Russia, giro di vite su internet: stop a vpn e server proxy

La Russia stringe la morsa su Internet. Da oggi entra in vigore la legge, approvata lo scorso luglio, che limita l’uso dei servizi che consentono di navigare su Internet anonimamente, come Vpn (virtual private network, reti di telecomunicazioni private) e  cosiddetti “server proxy”. L’obiettivo ufficiale è proibire l’accesso a contenuti “illegali” e, in particolare, estremisti per prevenire attività terroristiche. Le organizzazioni per i diritti umani temono però un ulteriore bavaglio in vista delle presidenziali che si terranno il prossimo marzo.
 
Come funziona il blocco. Proxy e Vpn permettono di accedere a siti bloccati nascondendo l’indirizzo Ip, ossia la propria identità digitale, e l’ubicazione reale.
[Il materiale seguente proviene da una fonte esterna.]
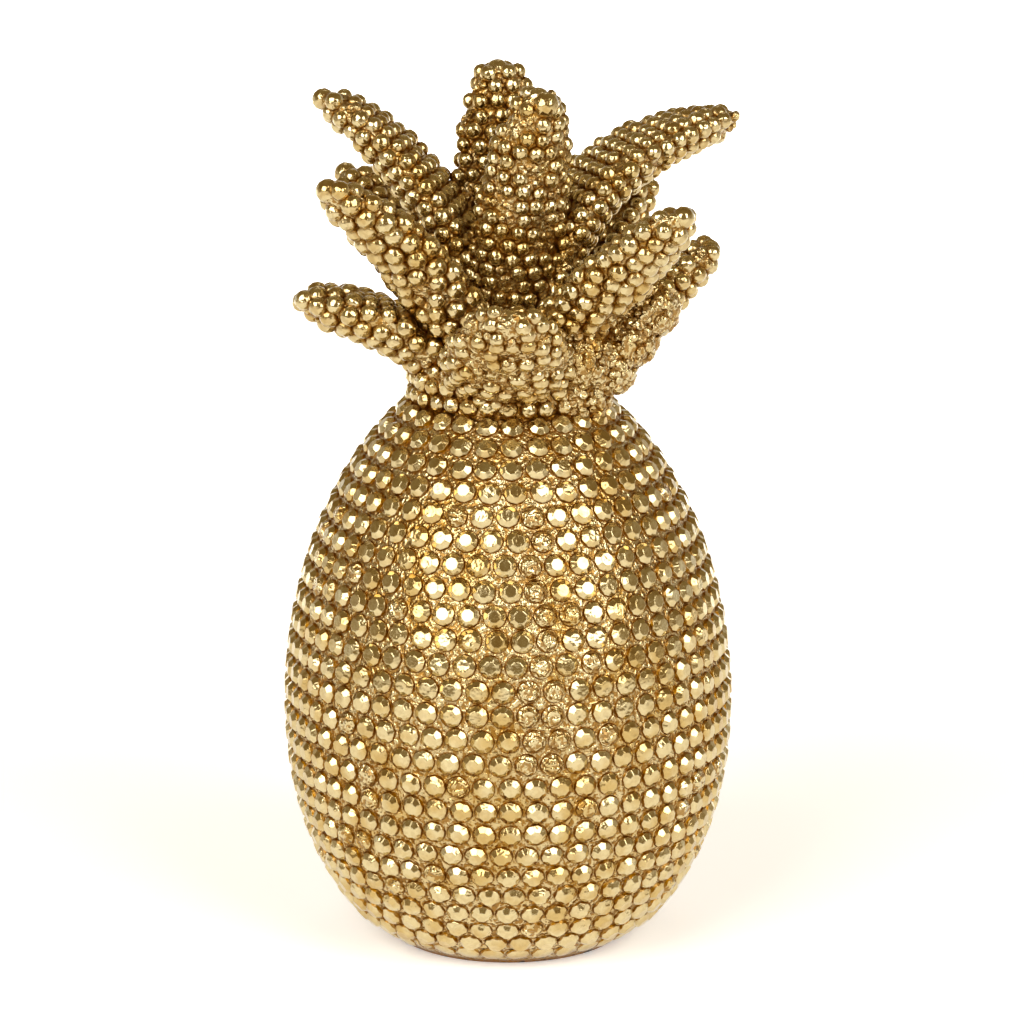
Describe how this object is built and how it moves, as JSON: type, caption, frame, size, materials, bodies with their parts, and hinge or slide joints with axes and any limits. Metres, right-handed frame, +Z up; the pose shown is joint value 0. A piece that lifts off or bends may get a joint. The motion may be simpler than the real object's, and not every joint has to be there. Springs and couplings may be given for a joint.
{
  "type": "pineapple ornament",
  "caption": "Gold table ornament in the shape of a pineapple: an egg-shaped fruit covered in round studs, with a crown of thick beaded leaves.",
  "frame": {"origin": "centre of the flat foot, on the surface that the ornament stands on", "axes": "+Z up through the crown, -Y towards the front"},
  "size_m": [0.1245, 0.1229, 0.24],
  "materials": {
    "gilt_resin": "cast resin with an antique gold leaf finish, dark in the hollows"
  },
  "bodies": {
    "root": {"pineapple": "gilt_resin"}
  },
  "joints": []
}
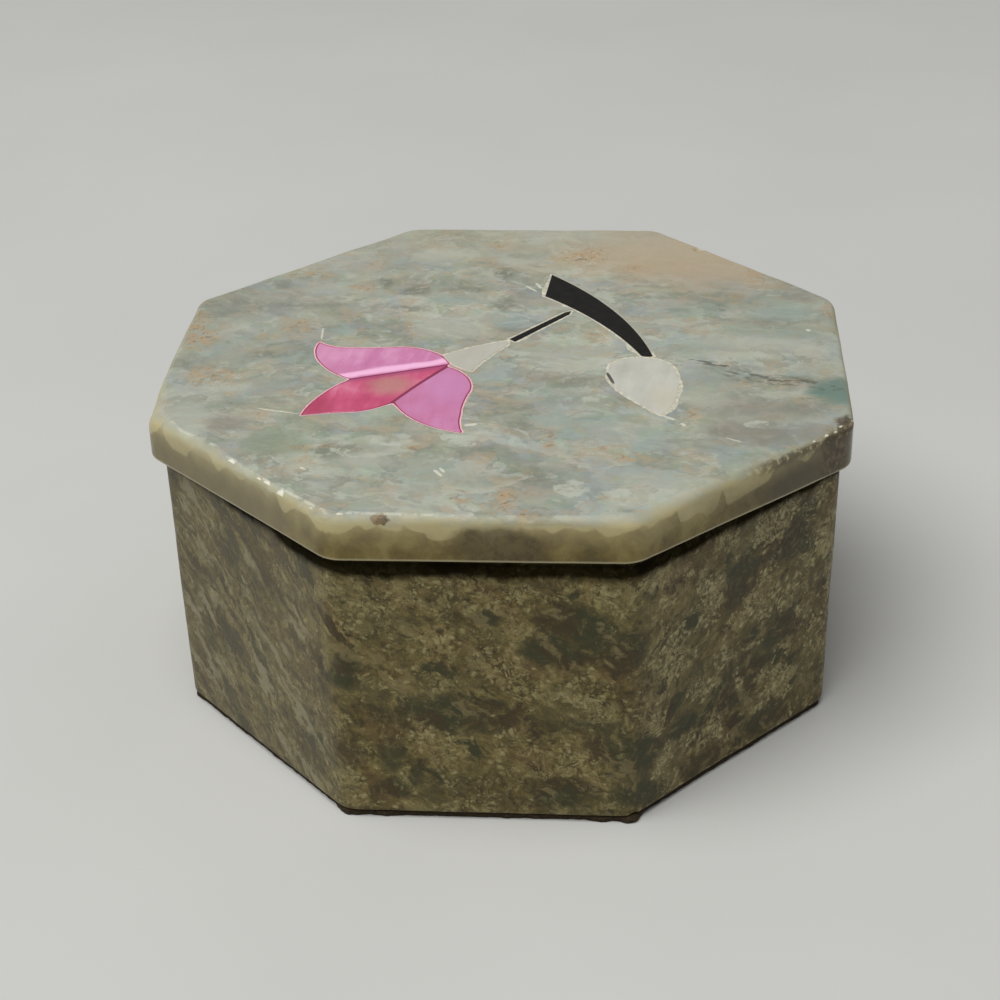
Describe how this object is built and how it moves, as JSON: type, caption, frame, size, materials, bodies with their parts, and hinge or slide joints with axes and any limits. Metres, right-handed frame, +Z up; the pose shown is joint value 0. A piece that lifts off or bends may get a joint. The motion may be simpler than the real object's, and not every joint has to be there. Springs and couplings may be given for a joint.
{
  "type": "trinket box",
  "caption": "Eight-sided carved stone trinket box with a lift-off lid inlaid with a shell flower and bud, on a felt base.",
  "frame": {"origin": "centre of the underside of the felt base", "axes": "+Z up, the way the lid lifts; -Y towards the front side, below the flower; +X to the right seen from the front"},
  "size_m": [0.0762, 0.0762, 0.0378],
  "materials": {
    "body_stone": "satin",
    "felt": "matte",
    "lid_stone": "gloss",
    "cement": "matte",
    "shell_pink": "gloss",
    "shell_rose": "gloss",
    "shell_mauve": "gloss",
    "shell_pale": "gloss",
    "black_stone": "satin"
  },
  "bodies": {
    "box": {"body_shell": "body_stone", "base_felt": "felt"},
    "lid": {"lid_slab": "lid_stone", "inlay_cement": "cement", "petal_back": "shell_pink", "petal_middle": "shell_rose", "petal_front": "shell_mauve", "calyx": "shell_pale", "flower_stem": "black_stone", "main_stem": "black_stone", "bud": "shell_pale"}
  },
  "joints": [
    {"name": "lid_lift", "type": "slide", "parent": "box", "child": "lid", "axis": [0, 0, 1], "range_m": [0, 0.06]}
  ]
}
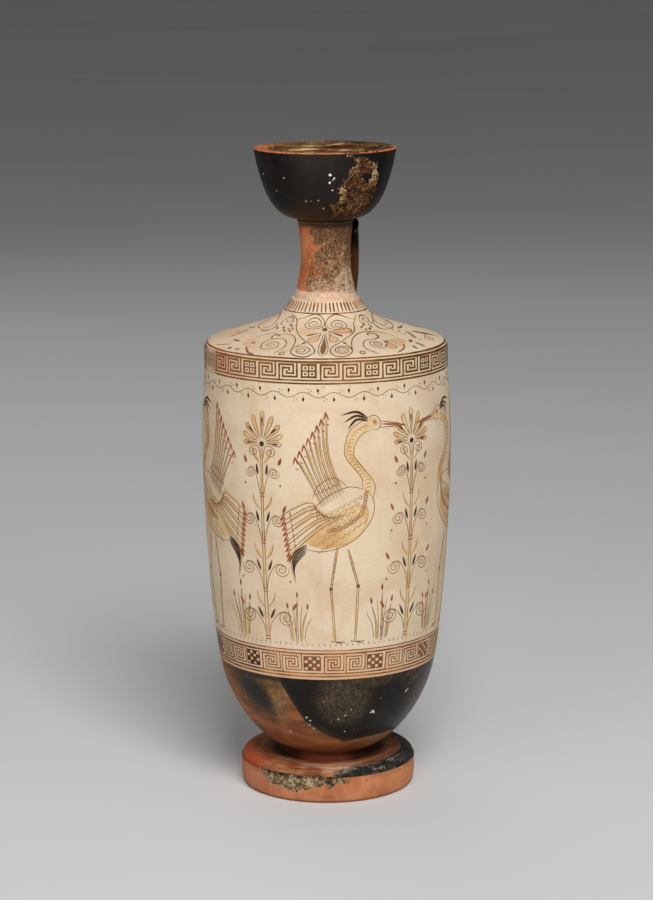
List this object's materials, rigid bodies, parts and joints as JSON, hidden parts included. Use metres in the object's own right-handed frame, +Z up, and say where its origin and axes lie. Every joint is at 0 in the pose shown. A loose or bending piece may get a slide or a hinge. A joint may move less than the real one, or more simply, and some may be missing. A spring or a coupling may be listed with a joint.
{
  "type": "white-ground lekythos",
  "caption": "Tall cylindrical clay oil jar with a cup mouth, narrow neck, flat sloping shoulder, disc foot and one strap handle behind the neck.",
  "frame": {"origin": "centre of the ring that the foot stands on", "axes": "+Z up along the jar's axis, -Y towards the decorated front, handle on the +Y side, turned 9 degrees towards +X"},
  "size_m": [0.1224, 0.1224, 0.318],
  "materials": {
    "black_gloss": "semi-gloss",
    "fired_clay": "matt",
    "white_slip": "satin",
    "worn_neck": "matt"
  },
  "bodies": {
    "root": {"foot": "fired_clay", "body": "white_slip", "shoulder": "white_slip", "neck": "worn_neck", "mouth": "black_gloss", "handle": "black_gloss"}
  },
  "joints": []
}
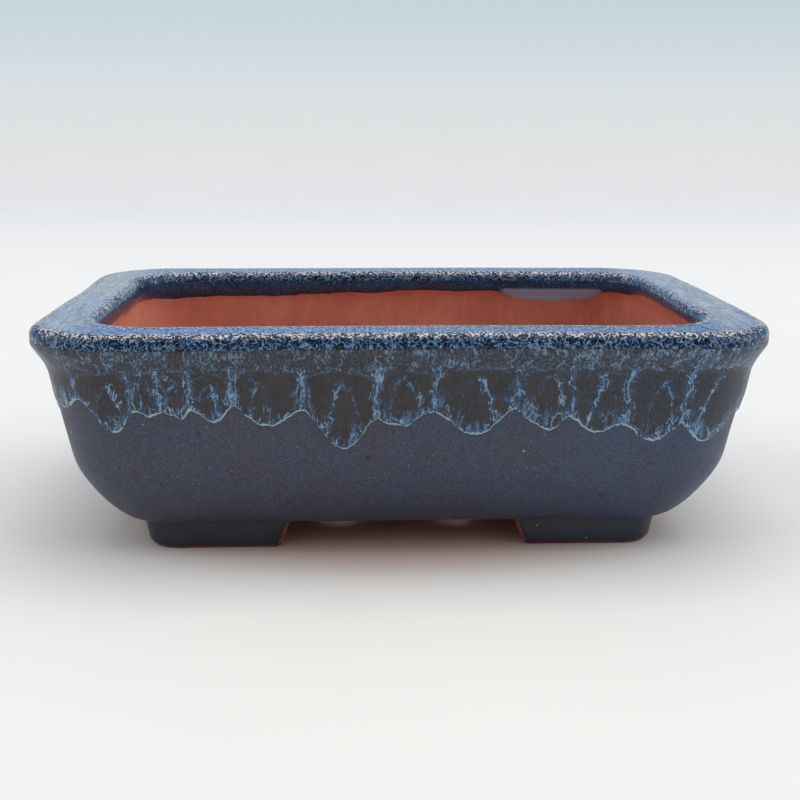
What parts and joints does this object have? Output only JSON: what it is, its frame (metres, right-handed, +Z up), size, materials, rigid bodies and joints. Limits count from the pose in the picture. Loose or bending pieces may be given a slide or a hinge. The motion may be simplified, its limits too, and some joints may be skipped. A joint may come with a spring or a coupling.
{
  "type": "bonsai pot",
  "caption": "Low rectangular glazed clay tray with rounded corners, a rolled lip and corner feet, drained through its floor, for growing a bonsai tree.",
  "frame": {"origin": "on the ground under the middle of the pot", "axes": "+X along the pot's length, +Y across it towards the back, +Z up"},
  "size_m": [0.165, 0.115, 0.0534],
  "materials": {
    "red_clay": "matte",
    "slate_blue_glaze": "satin",
    "run_glaze": "gloss",
    "rim_glaze": "gloss",
    "inner_glaze": "gloss",
    "foot_glaze": "gloss"
  },
  "bodies": {
    "root": {"wall_shell": "red_clay", "floor_slab": "red_clay", "foot_front_left": "red_clay", "foot_front_right": "red_clay", "foot_back_left": "red_clay", "foot_back_right": "red_clay", "base_glaze": "slate_blue_glaze", "drip_glaze": "run_glaze", "rim_glaze": "rim_glaze", "inner_glaze": "inner_glaze", "foot_glaze_front_left": "foot_glaze", "foot_glaze_front_right": "foot_glaze", "foot_glaze_back_left": "foot_glaze", "foot_glaze_back_right": "foot_glaze"}
  },
  "joints": []
}
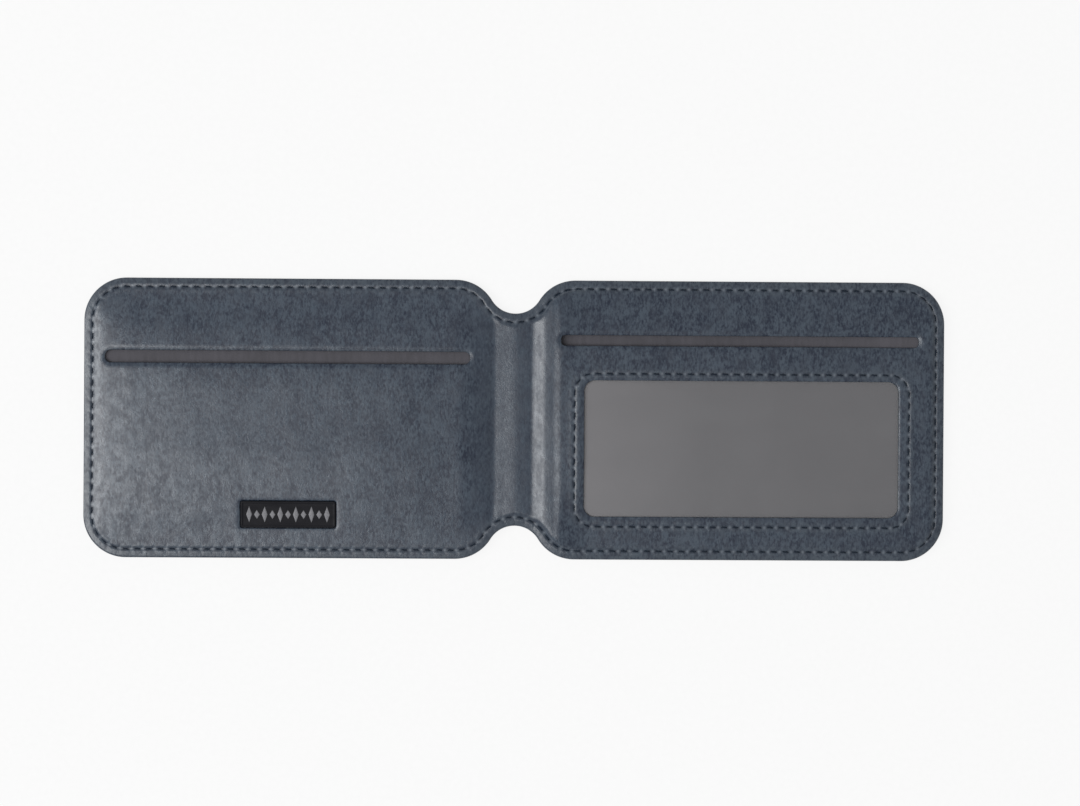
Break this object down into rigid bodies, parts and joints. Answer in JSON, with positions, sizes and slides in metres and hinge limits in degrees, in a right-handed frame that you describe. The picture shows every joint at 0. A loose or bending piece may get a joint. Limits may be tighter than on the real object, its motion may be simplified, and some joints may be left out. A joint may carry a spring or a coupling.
{
  "type": "bifold wallet",
  "caption": "Slim bifold card wallet lying open: two formed leather leaves joined by a narrow notched spine, with card slots and a clear window.",
  "frame": {"origin": "middle of the underside of the open wallet, on the surface that it lies on", "axes": "+X along the open length from the left leaf to the right leaf, +Y up the leaves towards the card slots, +Z out of the inner side"},
  "size_m": [0.207, 0.0672, 0.0047],
  "materials": {
    "outer_leather": "smooth slate blue leather, semi-matt",
    "inner_leather": "pull-up slate blue leather, mottled, semi-gloss",
    "board": "plain fibre board",
    "lining": "fine woven grey lining",
    "film": "clear flexible film, slightly matt",
    "thread": "twisted blue-grey polyester thread",
    "label": "near-black embossed plate",
    "filler": "non-woven reinforcement"
  },
  "bodies": {
    "left_leaf": {"left_outer_cover": "outer_leather", "left_inner_panel": "inner_leather", "left_stiffener_board": "board", "left_pocket_back_lining": "lining", "left_pocket_front_lining": "lining", "label_plate": "label", "left_edge_thread": "thread", "left_edge_bobbin_thread": "thread"},
    "spine": {"spine_outer_cover": "outer_leather", "spine_inner_panel": "inner_leather", "spine_filler_strip": "filler", "spine_top_thread": "thread", "spine_top_bobbin_thread": "thread", "spine_bottom_thread": "thread", "spine_bottom_bobbin_thread": "thread"},
    "right_leaf": {"right_outer_cover": "outer_leather", "right_inner_panel": "inner_leather", "right_stiffener_board": "board", "right_pocket_back_lining": "lining", "right_pocket_front_lining": "lining", "id_window_film": "film", "window_thread": "thread", "window_bobbin_thread": "thread", "right_edge_thread": "thread", "right_edge_bobbin_thread": "thread"}
  },
  "joints": [
    {"name": "left_crease_fold", "type": "hinge", "parent": "left_leaf", "child": "spine", "pos_m": [-0.0051, 0, 0.00128], "axis": [0, -1, 0], "range_deg": [0, 90]},
    {"name": "right_crease_fold", "type": "hinge", "parent": "spine", "child": "right_leaf", "pos_m": [0.0051, 0, 0.00128], "axis": [0, -1, 0], "range_deg": [0, 90]}
  ]
}
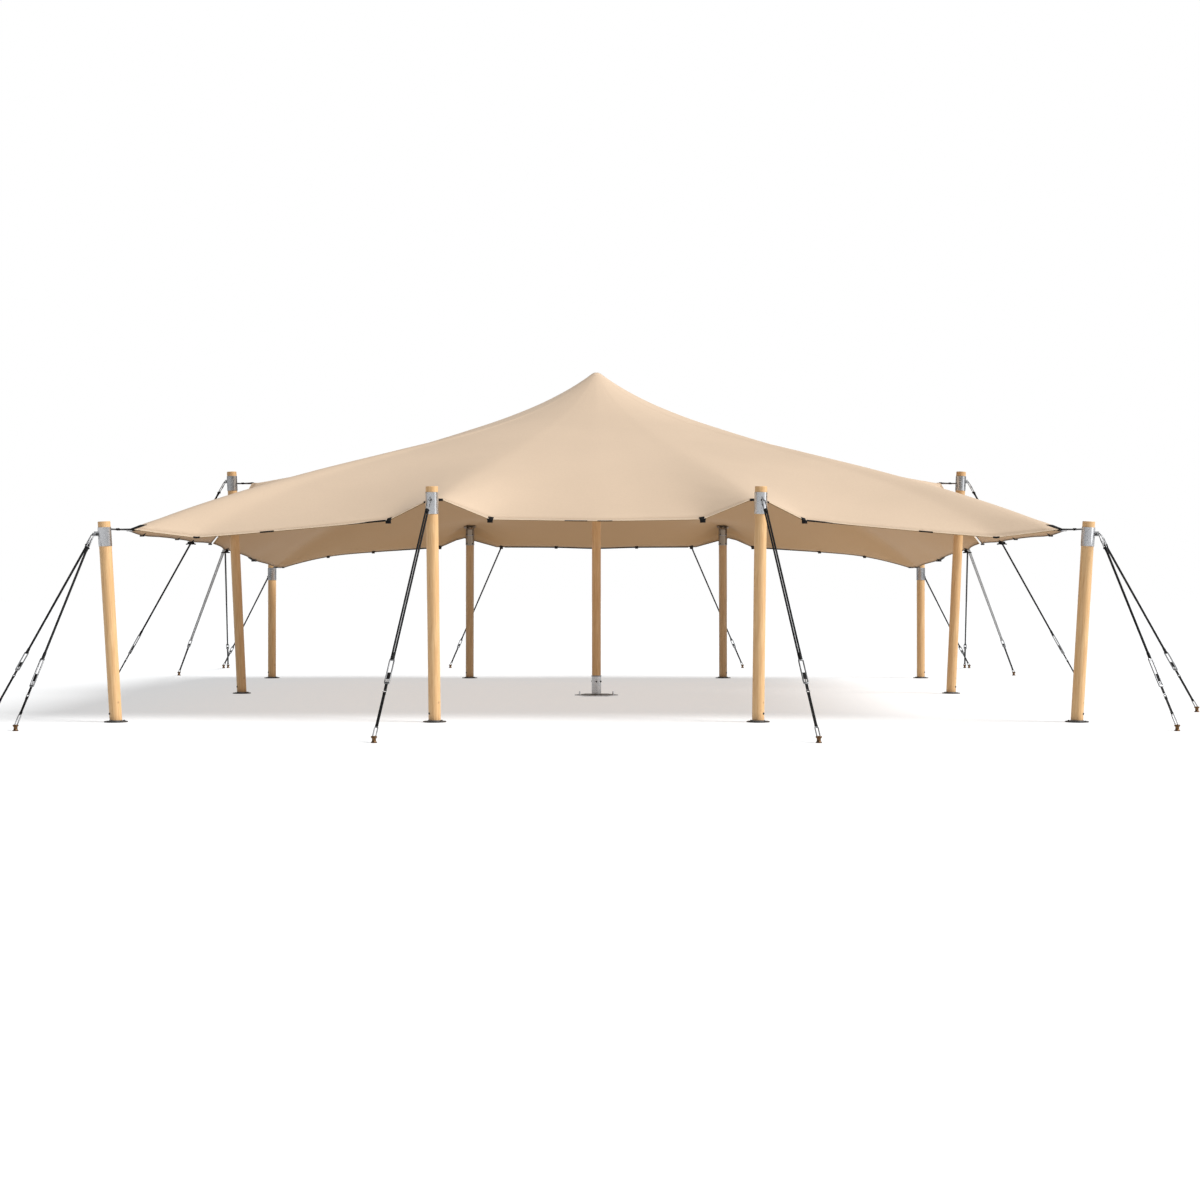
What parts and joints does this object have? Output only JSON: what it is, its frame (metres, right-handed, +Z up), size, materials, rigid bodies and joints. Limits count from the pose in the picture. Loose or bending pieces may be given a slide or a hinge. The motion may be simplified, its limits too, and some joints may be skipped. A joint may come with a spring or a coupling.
{
  "type": "stretch tent",
  "caption": "Open-sided stretch tent: one tensioned fabric sheet peaks over a tall centre pole and is held out by leaning timber poles, steel heads, guys and stakes.",
  "frame": {"origin": "underside of the centre pole's foot plate, on the ground", "axes": "+X right, +Y to the back along the longest side, +Z up"},
  "size_m": [14.132, 17.242, 4.353],
  "materials": {
    "stretch_fabric": "matte beige stretch knit",
    "honey_timber": "oiled round poles",
    "galvanised_steel": "galvanised",
    "dark_steel": "black paint",
    "guy_rope": "black braided rope and webbing"
  },
  "bodies": {
    "root": {"canopy": "stretch_fabric", "cap_back_left": "dark_steel", "cap_back_right": "dark_steel", "centre_pole": "honey_timber", "centre_pole_cap": "dark_steel", "centre_pole_foot": "galvanised_steel", "collar_back_corner_left": "galvanised_steel", "collar_back_corner_right": "galvanised_steel", "collar_front_corner_left": "galvanised_steel", "collar_front_corner_right": "galvanised_steel", "collar_front_left": "galvanised_steel", "collar_front_right": "galvanised_steel", "collar_side_left": "galvanised_steel", "collar_side_right": "galvanised_steel", "foot_back_corner_left": "galvanised_steel", "foot_back_corner_right": "galvanised_steel", "foot_back_left": "galvanised_steel", "foot_back_right": "galvanised_steel", "foot_front_corner_left": "galvanised_steel", "foot_front_corner_right": "galvanised_steel", "foot_front_left": "galvanised_steel", "foot_front_right": "galvanised_steel", "foot_side_left": "galvanised_steel", "foot_side_right": "galvanised_steel", "guy_back_corner_left": "guy_rope", "guy_back_corner_right": "guy_rope", "guy_back_edge_left": "guy_rope", "guy_back_edge_right": "guy_rope", "guy_front_corner_forward_left": "guy_rope", "guy_front_corner_forward_right": "guy_rope", "guy_front_corner_side_left": "guy_rope", "guy_front_corner_side_right": "guy_rope", "guy_front_left": "guy_rope", "guy_front_right": "guy_rope", "guy_side_edge_back_left": "guy_rope", "guy_side_edge_back_right": "guy_rope", "guy_side_edge_left": "guy_rope", "guy_side_edge_right": "guy_rope", "guy_side_left": "guy_rope", "guy_side_right": "guy_rope", "pole_back_corner_left": "honey_timber", "pole_back_corner_right": "honey_timber", "pole_back_left": "honey_timber", "pole_back_right": "honey_timber", "pole_front_corner_left": "honey_timber", "pole_front_corner_right": "honey_timber", "pole_front_left": "honey_timber", "pole_front_right": "honey_timber", "pole_side_left": "honey_timber", "pole_side_right": "honey_timber"}
  },
  "joints": []
}
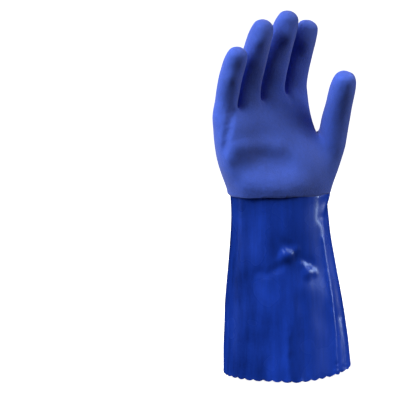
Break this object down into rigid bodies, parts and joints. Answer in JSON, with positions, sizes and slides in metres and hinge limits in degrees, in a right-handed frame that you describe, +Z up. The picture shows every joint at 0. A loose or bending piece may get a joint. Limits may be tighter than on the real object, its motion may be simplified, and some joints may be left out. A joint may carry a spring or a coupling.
{
  "type": "coated gauntlet work glove",
  "caption": "Right-hand dipped work glove with a matte, rough-coated hand, gently bent fingers and a long smooth flared gauntlet with a scalloped hem.",
  "frame": {"origin": "middle of the open hem of the gauntlet, in the plane of the hem's lowest points", "axes": "+Z up the gauntlet to the fingertips, -Y the way the palm faces, +X the thumb's side"},
  "size_m": [0.1224, 0.0796, 0.3],
  "materials": {
    "rough_coat": "matte, fine sandy grain",
    "smooth_coat": "smooth and semi-gloss over a fine vertical knit"
  },
  "bodies": {
    "root": {"hand": "rough_coat", "gauntlet": "smooth_coat"}
  },
  "joints": []
}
Perciò sono molto popolari nei Paesi che tengono sotto stretto controllo le comunicazioni telematiche. A differenza che in Cina, dove le reti Vpn sono state del tutto bloccate, l’approccio russo è però meno drastico. Secondo la nuova normativa, i servizi Vpn sono obbligati a registrarsi presso l’Authority russa sulle telecomunicazioni Roskomnadzor entro trenta giorni, pena il blocco, e a impedire l’accesso ai siti nella lista nera entro tre giorni. La legge non prevede dunque un bando diretto di Vpn e proxy, ma impedisce di usarli per accedere a siti vietati.
 
I timori. Il timore è che le autorità russe possano però allungare la lista dei “contenuti illegali” e dei siti bloccati – tra cui ad esempio già figura il social network LinkedIn – per evitare che i cittadini russi accedano a siti “non grati” al governo a cinque mesi dalle elezioni. Per Amnesty International, il provvedimento costituisce un altro “attentato alla libertà su Internet”. I siti web sono infatti già obbligati ad archiviare i dati degli utenti su server collocati entro i confini della Federazione e a fornire, su richiesta delle autorità, le chiavi per decodificare le comunicazioni crittografate.